Entries with parts and joints
┌──
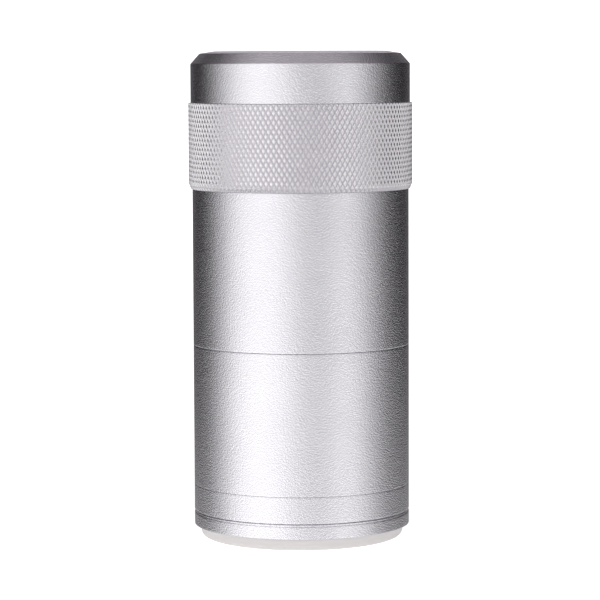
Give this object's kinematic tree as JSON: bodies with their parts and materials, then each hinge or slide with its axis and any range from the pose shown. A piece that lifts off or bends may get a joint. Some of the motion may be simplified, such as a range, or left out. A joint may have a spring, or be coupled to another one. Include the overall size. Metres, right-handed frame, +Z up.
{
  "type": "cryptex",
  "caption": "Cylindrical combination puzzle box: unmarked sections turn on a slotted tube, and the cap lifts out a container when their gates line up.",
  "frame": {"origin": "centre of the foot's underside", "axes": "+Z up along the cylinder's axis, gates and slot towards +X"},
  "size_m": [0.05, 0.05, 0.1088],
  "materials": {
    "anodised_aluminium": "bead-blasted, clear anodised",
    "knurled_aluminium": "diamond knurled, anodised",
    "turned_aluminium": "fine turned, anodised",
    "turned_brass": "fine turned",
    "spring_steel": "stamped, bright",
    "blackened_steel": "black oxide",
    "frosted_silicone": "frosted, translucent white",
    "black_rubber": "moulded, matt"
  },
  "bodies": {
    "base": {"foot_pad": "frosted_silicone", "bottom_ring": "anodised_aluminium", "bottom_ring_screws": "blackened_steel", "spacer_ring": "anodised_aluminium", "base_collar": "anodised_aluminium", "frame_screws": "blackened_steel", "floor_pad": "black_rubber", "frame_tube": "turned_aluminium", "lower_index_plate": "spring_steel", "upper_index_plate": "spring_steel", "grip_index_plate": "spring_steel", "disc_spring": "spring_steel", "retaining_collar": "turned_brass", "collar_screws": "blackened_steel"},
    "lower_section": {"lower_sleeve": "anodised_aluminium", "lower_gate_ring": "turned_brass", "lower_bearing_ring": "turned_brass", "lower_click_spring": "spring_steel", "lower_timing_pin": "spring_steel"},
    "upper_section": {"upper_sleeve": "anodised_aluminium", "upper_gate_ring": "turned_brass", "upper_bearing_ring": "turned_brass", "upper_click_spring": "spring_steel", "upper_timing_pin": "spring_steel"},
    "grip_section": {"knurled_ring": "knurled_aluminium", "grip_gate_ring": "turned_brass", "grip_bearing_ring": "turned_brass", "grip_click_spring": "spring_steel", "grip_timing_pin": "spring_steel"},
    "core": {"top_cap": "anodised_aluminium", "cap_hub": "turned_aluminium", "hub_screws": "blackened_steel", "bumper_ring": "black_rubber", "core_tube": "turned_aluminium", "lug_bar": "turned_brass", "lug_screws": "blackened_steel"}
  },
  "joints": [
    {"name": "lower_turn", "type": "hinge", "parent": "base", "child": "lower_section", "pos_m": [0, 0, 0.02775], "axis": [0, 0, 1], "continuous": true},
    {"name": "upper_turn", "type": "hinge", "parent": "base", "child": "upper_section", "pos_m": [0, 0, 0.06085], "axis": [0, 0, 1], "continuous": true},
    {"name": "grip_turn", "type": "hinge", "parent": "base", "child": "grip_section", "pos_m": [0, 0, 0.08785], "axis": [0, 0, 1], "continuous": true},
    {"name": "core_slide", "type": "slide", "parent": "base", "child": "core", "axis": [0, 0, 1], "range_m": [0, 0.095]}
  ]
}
└──
┌──
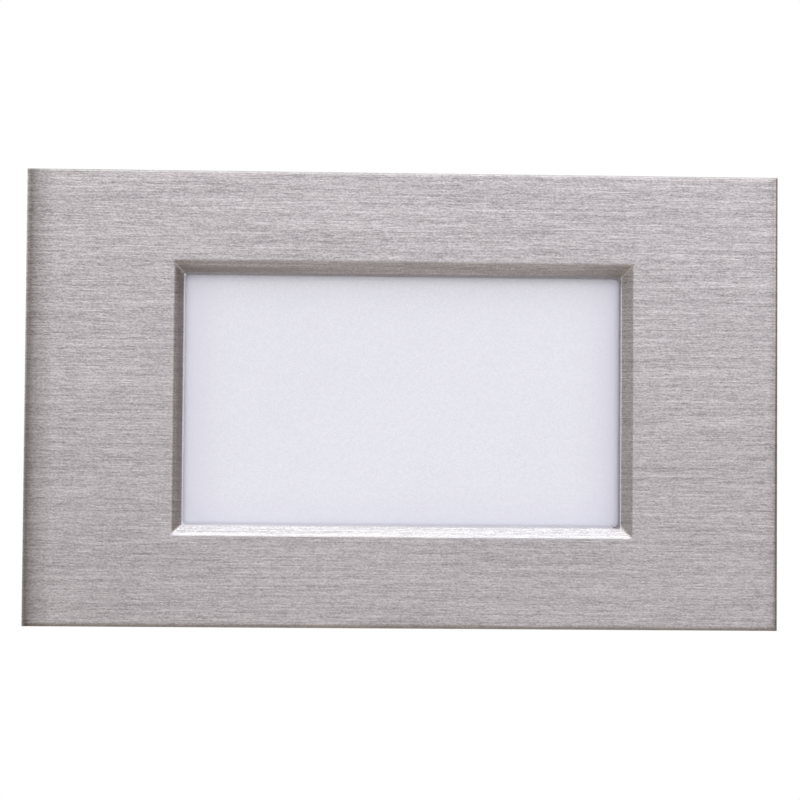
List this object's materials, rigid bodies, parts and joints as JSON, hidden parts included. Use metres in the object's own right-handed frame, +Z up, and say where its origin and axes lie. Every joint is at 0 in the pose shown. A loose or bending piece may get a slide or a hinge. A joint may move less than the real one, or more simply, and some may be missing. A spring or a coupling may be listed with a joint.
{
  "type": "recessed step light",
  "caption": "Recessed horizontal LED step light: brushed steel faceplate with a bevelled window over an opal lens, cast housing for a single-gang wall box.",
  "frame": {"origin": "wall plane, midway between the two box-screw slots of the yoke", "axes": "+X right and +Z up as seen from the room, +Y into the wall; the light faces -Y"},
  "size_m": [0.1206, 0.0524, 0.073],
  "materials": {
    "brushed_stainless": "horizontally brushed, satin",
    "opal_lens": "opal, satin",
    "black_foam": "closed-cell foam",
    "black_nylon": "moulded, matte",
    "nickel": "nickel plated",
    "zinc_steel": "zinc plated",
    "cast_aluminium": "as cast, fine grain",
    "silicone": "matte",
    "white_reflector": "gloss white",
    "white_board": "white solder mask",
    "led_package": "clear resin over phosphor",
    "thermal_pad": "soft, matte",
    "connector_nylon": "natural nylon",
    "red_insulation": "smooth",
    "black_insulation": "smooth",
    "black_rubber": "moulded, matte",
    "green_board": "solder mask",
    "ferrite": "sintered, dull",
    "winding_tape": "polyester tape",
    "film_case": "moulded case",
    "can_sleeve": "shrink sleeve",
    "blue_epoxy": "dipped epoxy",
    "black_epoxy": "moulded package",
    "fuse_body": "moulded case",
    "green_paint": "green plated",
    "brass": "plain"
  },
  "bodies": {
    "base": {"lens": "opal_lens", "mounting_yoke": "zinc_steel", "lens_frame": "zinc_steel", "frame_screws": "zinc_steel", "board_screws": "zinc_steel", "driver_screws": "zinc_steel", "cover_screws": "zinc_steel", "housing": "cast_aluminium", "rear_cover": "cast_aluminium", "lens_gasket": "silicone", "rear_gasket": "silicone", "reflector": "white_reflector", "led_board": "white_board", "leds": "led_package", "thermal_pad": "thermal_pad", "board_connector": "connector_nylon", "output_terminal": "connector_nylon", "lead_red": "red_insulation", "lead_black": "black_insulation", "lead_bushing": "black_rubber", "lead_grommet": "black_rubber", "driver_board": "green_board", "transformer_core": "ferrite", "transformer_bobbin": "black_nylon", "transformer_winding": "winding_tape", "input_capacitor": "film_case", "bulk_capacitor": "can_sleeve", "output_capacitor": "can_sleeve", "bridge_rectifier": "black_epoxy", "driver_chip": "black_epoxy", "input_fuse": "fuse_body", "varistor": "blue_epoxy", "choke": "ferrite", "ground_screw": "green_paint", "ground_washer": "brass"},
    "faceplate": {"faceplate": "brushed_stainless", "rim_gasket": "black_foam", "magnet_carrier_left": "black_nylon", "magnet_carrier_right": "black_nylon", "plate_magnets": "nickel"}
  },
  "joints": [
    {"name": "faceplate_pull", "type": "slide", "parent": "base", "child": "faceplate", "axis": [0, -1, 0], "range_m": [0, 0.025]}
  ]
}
└──
### TASK PROMPT
Return every line of the preceding records in which the word "object" appears.

### ANSWER
Give this object's kinematic tree as JSON: bodies with their parts and materials, then each hinge or slide with its axis and any range from the pose shown. A piece that lifts off or bends may get a joint. Some of the motion may be simplified, such as a range, or left out. A joint may have a spring, or be coupled to another one. Include the overall size. Metres, right-handed frame, +Z up.
List this object's materials, rigid bodies, parts and joints as JSON, hidden parts included. Use metres in the object's own right-handed frame, +Z up, and say where its origin and axes lie. Every joint is at 0 in the pose shown. A loose or bending piece may get a slide or a hinge. A joint may move less than the real one, or more simply, and some may be missing. A spring or a coupling may be listed with a joint.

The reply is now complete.